Williams criticises television, implying that we are mindlessly entertained and manipulated.  He is on the mark.  Subliminal messages are easily transmitted and ideas implanted.  Television, like the advertising which pays for it is a powerful medium.  It has brought about social change and progress. 
In conclusion both texts have similar messages.  Williams offers arguments and approaches which are foundational, saying that “there is nothing in the technology to make this inevitable”.  In contrast McLuhan takes a more forceful line saying the media progression is totally predictable. 
Humans experience though their senses, but as the western world is predominantly driven by capitalism, businesses must find a way of creating a product that betters its predecessors.  Man has always needed to create and is following a basic desire to put ideas into fact.  Williams says technology comes first, then people find a use for it.  This is too simplistic.  Technology and man are like a pair of horses pulling together – one cannot move forward without the other – but together they can pull a massive load. 

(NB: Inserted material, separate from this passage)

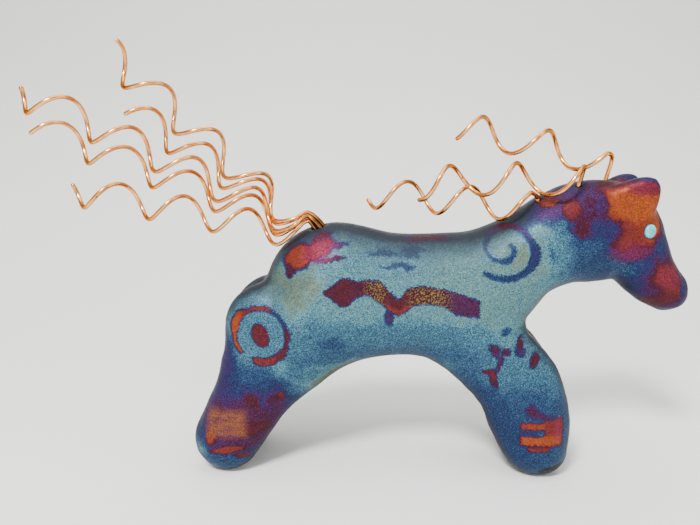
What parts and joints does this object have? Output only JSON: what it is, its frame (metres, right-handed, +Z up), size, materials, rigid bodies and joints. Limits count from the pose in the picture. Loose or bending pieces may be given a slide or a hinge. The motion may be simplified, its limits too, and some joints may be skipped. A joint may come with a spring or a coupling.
{
  "type": "ceramic horse sculpture",
  "caption": "Small raku-fired clay horse standing on four short legs, with inset turquoise eyes and a tail and mane of coiled copper wire.",
  "frame": {"origin": "on the ground, under the middle of the whole piece's bounding box", "axes": "+X from the haunches to the head, +Y to the horse's left side, +Z up"},
  "size_m": [0.3226, 0.056, 0.2119],
  "materials": {
    "glazed_clay": "metallic matte raku glaze, flashed blue, violet, copper red and gold",
    "copper_wire": "bright bare copper wire",
    "turquoise": "polished pale turquoise"
  },
  "bodies": {
    "root": {"horse_body": "glazed_clay", "tail_wire_1": "copper_wire", "tail_wire_2": "copper_wire", "tail_wire_3": "copper_wire", "tail_wire_4": "copper_wire", "tail_wire_5": "copper_wire", "mane_wire_1": "copper_wire", "mane_wire_2": "copper_wire", "mane_wire_3": "copper_wire", "eye_stone_left": "turquoise", "eye_stone_right": "turquoise"}
  },
  "joints": []
}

Williams saw television as having power to alter all that had gone before, social communication and social relationships, our perception of reality, increasing mobility and expanding knowledge.  He spoke exclusively of television whereas McLuhan spoke in wider terms. 
In the final analysis it seems McLuhan had the deeper understanding and knowledge, predicting that our world would become global and that mass media would affect our behaviour and thinking.  Media technologies have become an extension of man.  McLuhan warned of the dangers of an individual or society extending itself to this degree.  Individuals can now claim fame via YouTube.  Images can be digitally altered and messages changed.  Here lies great danger.  Media can and is being manipulated by unscrupulous people.  The internet is set to dominate our lives.  McLuhan was wise enough to see the need for care.  We would do well to heed his message.  McLuhan’s global village is an idealist vision but man is open to corruption and so far in history all his ideals have eventually failed.